U.S. stock futures were little changed ahead of a report on new-home sales as the Standard & Poor’s 500 Index headed for its biggest weekly drop of the year.

Micron Technology Inc. fell 2.8 percent after reporting a third consecutive quarterly loss as sluggish demand for personal computers dragged down chip prices. KB Home slumped 16 percent after reporting first-quarter revenue that missed estimates. Zynga Inc. lost 2.3 percent after the chief executive officer said he will sell shares in a secondary offering.

S&P 500 futures expiring in June fell less than 0.1 percent to 1,388.50 as of 9:05 a.m. in New York. The benchmark index is down 0.8 percent for the week. Dow Jones Industrial Average futures lost 15 points, or 0.1 percent, to 12,986.

“The market is catching its breath a little,” Jim Russell, the Cincinnati, Ohio-based head equity investment strategist at U.S. Bank Wealth Management, which oversees about $103 billion, said in a telephone interview. “The data that came in yesterday is consistent with moderate slowdowns that are occurring in Europe and China. The market is keying off some of that slowdown. A few percentage-point pullback is going to prove to be healthy and be the pause that refreshes.”

U.S. stocks retreated yesterday as manufacturing contracted in China and Europe and FedEx Corp. tumbled amid a disappointing forecast. The S&P 500 slumped 1.2 percent in three days. The gauge is still headed for its longest monthly rally since September 2009 as economic data topped forecasts and the European Central Bank disbursed more than 1 trillion euros ($1.3 trillion) to lenders.

New-Home Sales

New home sales rose to a 325,000 annual rate in February from 321,000 the previous month, according to a Bloomberg News survey of 78 economists ahead of a Commerce Department report at 10 a.m. New York time. That would be the fastest since December 2010.

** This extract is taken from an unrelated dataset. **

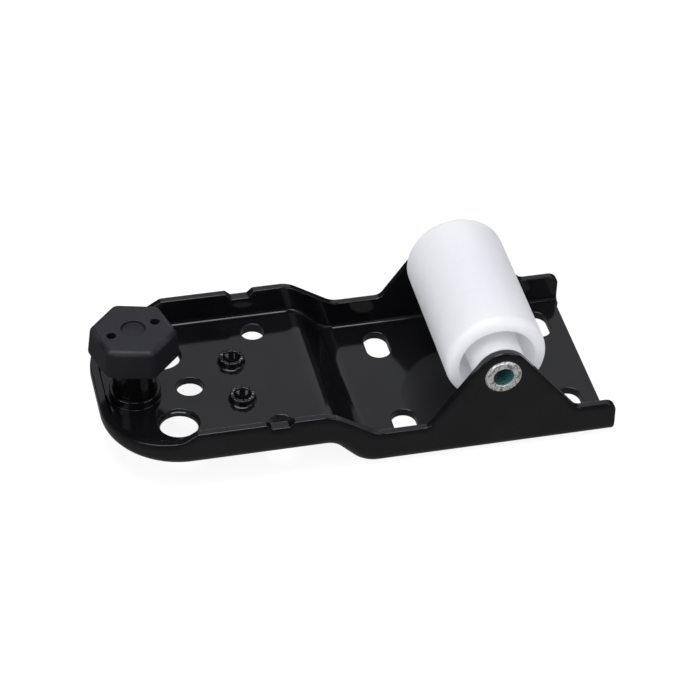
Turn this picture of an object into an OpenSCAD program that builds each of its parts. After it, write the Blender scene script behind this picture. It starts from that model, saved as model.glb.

Micron Technology fell 2.8 percent to $8.47. A glut of memory-chip production has sent prices tumbling, making it harder for Micron and its competitors to stay profitable. The picture may improve if the bankruptcy of Japan’s Elpida Memory Inc. reduces industry output, said Alex Gauna, an analyst at JMP Securities LLC in San Francisco.

KB Home, the Los Angeles-based homebuilder that targets first-time buyers, sank 16 percent to $9.48. Revenue in the first-quarter was $254.6 million, falling short of the average analyst estimate of $328.6 million.

Zynga dropped 2.3 percent to $13.44. Mark Pincus, the chief executive officer of the social-gaming company that held its initial public offering in December, said he will sell shares worth about $227 million in a secondary offering.

Accenture Plc gained 1.1 percent to $64.20. The world’s second-largest technology-consulting company raised its full- year earnings forecast to at least $3.82 a share, beating analysts’ average projection of $3.80.